Dr. Thomas is a graduate of Dunbar High School in Washington, DC
Dr. Thomas coordinated the first ever student-registration drive on the campus of South Carolina State University that quickly spread across the state of South Carolina. He was inducted into the Black South Carolina Hall of Fame in 2007.
Dr. Thomas and his wife led Orangeburg residents on the march for Civil Rights
In the meantime, his oldest daughter Hattie and her siblings followed him and his wife Elease to the picket lines to protest racial discrimination in the city of Orangeburg. Dr. Thomas rescuing his children, Hattie T. can be seen in sun glasses, Reggie and Loretta from the Orangeburg jail.
Hattie is a graduate of Claflin University in Orangeburg and received her Masters Degree at Indiana University. She landed her first teaching job in Greensboro, NC at the HBCU Bennett College.
In 1967, she moved to Washington, DC, which she considered her second home and accepted a job in the DC Public Schools at Cardozo High School in the NW Shaw/Cardozo community. The school was located several blocks from the historical U Street corridor. Hattie’s first teaching assignment—girls swimming coach. It was here she met Civil and Human Rights and youth advocate Harold Bell her future husband.

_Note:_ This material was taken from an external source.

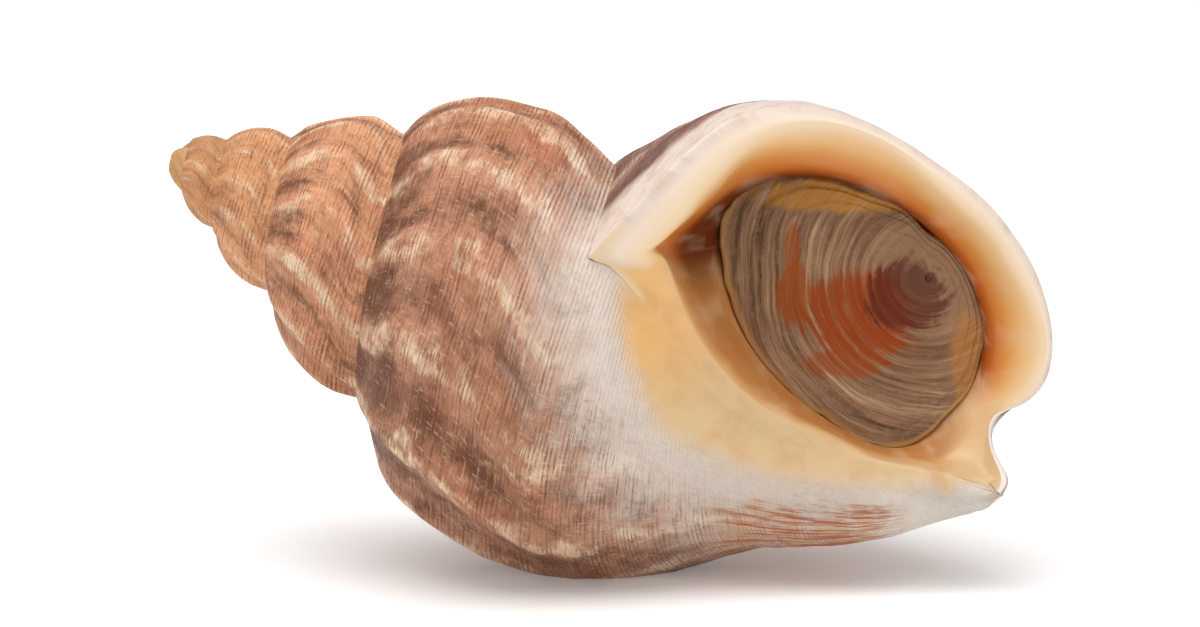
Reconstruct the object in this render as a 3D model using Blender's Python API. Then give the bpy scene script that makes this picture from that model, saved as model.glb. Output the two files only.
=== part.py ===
"""A common whelk shell lying on its side, with its operculum closing the aperture.

All outlines are drawn in tenths of a millimetre on a front view: x runs to the
right, y runs down and depth runs towards the front. The shell is one closed
body: a spiral grid of whorls that runs on over the lip into the hollow throat.
"""

import math

import bmesh
import bpy
import numpy as np

UNIT = 0.0001

# Growth spiral: the suture is a conical helix that widens by a fixed share a turn.
EXPANSION = 1.7364
SUTURE_RADIUS = 20.12
SUTURE_HEIGHT = 43.70
# How the suture leaves that helix near the lip, as radius and height at these turns.
LATE_TURNS = [-2.0, 3.4, 3.62, 3.87, 4.12, 4.31, 4.6]
LATE_SHIFTS = [(0, 0), (0, 0), (0, 0), (-10, 10), (-29, 30), (-28, 17), (-28, 17)]
ZERO_TURN = 0.12048
BODY_TURN = ZERO_TURN + 3 + 68 / 360
FIRST_TURN = BODY_TURN - 195 / 48
APEX_HEIGHT = 33.0
APEX_ROUNDING = 9.0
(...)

He was volunteering as the wide receiver coach for the Cardozo football team. He was the wide receiver coach for DC Public School’s Inter-High West All-Stars.
Hattie taught swimming to beginners in the Cardozo HS pool. Harold was several blocks away with Redskins’ RB Larry Brown and the late LB Harold McLinton at the “Kids In Trouble” Hillcrest Saturday Program. There NFL Films/CBS Sports was videotaping the first ever national television community promo for the NFL. Larry and Harold where teaching water safety to inner-city youth.
Hattie became engaged to Harold shortly before the 1968 riots in April and watched him take to the dangerous streets of DC as a Roving Leader and Youth Gang Task Force member for DC Department of Recreation and Parks. He had nothing but a DC police badge for protection. He was on the streets trying to negotiate peace between the armed cops and military personnel with inner-city residents.
Hattie and Harold were married in November 1968 and found “Kids In Trouble, Inc.” in December. This was just in time for their first ever KIT toy party for elementary school children.
Hattie was there when Harold’s Virginia Sailor football teammate the late George Kelly played the first ever Santa Claus. Redskins’ LB Harold McLinton, LB Dave Robinson and QB Doug Williams would follow his lead.
She was there for 45 straight years when he was the host and coordinator for toy parties for elementary school children throughout the DMV to include Baltimore without grants or loans.
She was there in 1969 when President Richard M. Nixon invited him to the White House to renew an old friendship established in the late 50s when Harold caddied for him at the Burning Tree Golf Course in Bethesda, Md.
Hattie was there in February 1974 when Harold became the first black to host and produce his own radio sports talk show “Inside Sports” in DC. NBA legend Red and his lovely wife Dotie were his first high profile in studio guest
She was there in 1974, when Congressman Lou Stokes (D-Ohio) read his name into the Congressional Record on the House Floor for his work with youth gangs and at-risk kids on the streets of the inner-city.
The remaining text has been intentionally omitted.